Zedd likes Marcel Duchamp’s slogan “The great artist of tomorrow will go underground,” and during our interviews he repeated it to me often enough that I wondered whom he was trying to convince. In 2010 Casanova took Zedd to Mexico City, her home turf. Mexico looked like a place where Zedd might be able to afford more of the comfort he needed and still stay in the Duchampian underground. But he was too broke to make a move.

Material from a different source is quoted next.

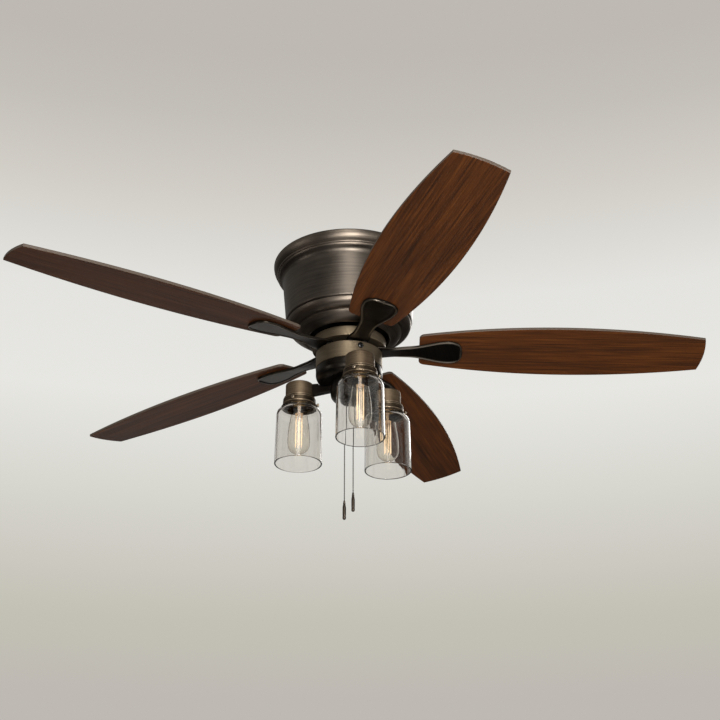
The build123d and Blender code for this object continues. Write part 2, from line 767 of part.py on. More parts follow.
# Chain bushings: small turned eyelets that guide the two chains ----------------
with BuildPart() as chain_bushings:
    for side in (-chain_offset, chain_offset):
        with BuildSketch(Plane.XY.offset(hub_bottom - 3.0)):
            with Locations((side, 0)):
                Circle(bushing_radius + 1.4)
        extrude(amount=3.0)
        with BuildSketch(Plane.XY.offset(hub_bottom)):
            with Locations((side, 0)):
                Circle(bushing_radius)
        extrude(amount=hub_wall + 1.5)
    with BuildSketch(Plane.XY.offset(hub_bottom - 3.0)):
        with Locations((-chain_offset, 0), (chain_offset, 0)):
            Circle(chain_radius + 0.8)
    extrude(amount=hub_wall + 4.5, mode=Mode.SUBTRACT)
save(chain_bushings, "chain_bushings")


# Pull switches: a round body with a side outlet that the chain hangs from -------
def make_pull_switch(side):
    """One pull switch in the hub; side is -1 for the fan, +1 for the lamps."""
    body_centre = side * 20.0
    with BuildPart() as pull_switch:
        with BuildSketch(Plane.XY.offset(-270.0)):
            with Locations((body_centre, 0)):
                Circle(9.6)
        extrude(amount=19.0)
        fillet(pull_switch.edges().filter_by(GeomType.CIRCLE), 0.8)
        with BuildSketch(Plane.XY.offset(-276.0)):
            with Locations((side * chain_offset, 0)):
                Circle(3.4)
        extrude(amount=10.0)
        with Locations((side * 10.5, 0, -268.0)):
            Box(4.0, 4.0, 4.0)
        with BuildSketch(Plane.XY.offset(-276.0)):
            with Locations((side * chain_offset, 0)):
                Circle(chain_radius + 0.8)
        extrude(amount=8.0, mode=Mode.SUBTRACT)
    return pull_switch


save(make_pull_switch(-1), "fan_speed_switch")
save(make_pull_switch(1), "light_switch")

# Lamp arms: cast bars from the hub to the side of each socket cup --------------
arm_top = -241.0
arm_low = cup_bottom + 0.4
arm_half = 5.5
arm_clear = pan_corner + 0.6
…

Liberation came in the form of New York University’s Fales Library, which was building a “Downtown Collection” to document New York’s underground art scene from the 1970s to the 1990s. Richard Hell and Amos Poe had sold collections of papers and ephemera to the library. Zedd had been hauling his own assortment of letters, artwork, and retro porn between storage facilities and apartments for decades. Fales offered him more money for his collection than Zedd had ever made before. He accepted. I asked Zedd if he found it ironic that he had sold his collection to NYU, which many people see as a primary force in downtown Manhattan’s gentrification. “I figured if they were forcing me to move out of New York, at least I could get them to pay me for it,” he said.
In 2011, after the sale, Zedd and Casanova moved to Mexico City. Their son, Zerak, was born there later that year. Zedd says that after Williamsburg’s ugliness and high rents, his neighborhood in Mexico City is a beautiful place where “it’s hard not to be happy.” He spends most of his time painting and doing laundry for Zerak.
And his career might be entering something like a revival. In 2011 Mexico City’s Macabro Festival presented a retrospective of his films. The next year, he read from his memoirs to a packed house at Mexico City’s only English-language used bookstore. In 2013 art-house cinemas in Brooklyn and Mexico City held workshops and festivals on Zedd and the cinema of transgression.
And he’s started making movies again. The last time we spoke, Zedd told me he was raising funds for a new feature-length film called Love Spasm. The way he described it, the film sounded like a Zedd version of a romantic comedy. In the meantime, new odd jobs pay the rent: teaching film and English classes. He says his students are mostly bored or hostile, but that sounds about right for Zedd.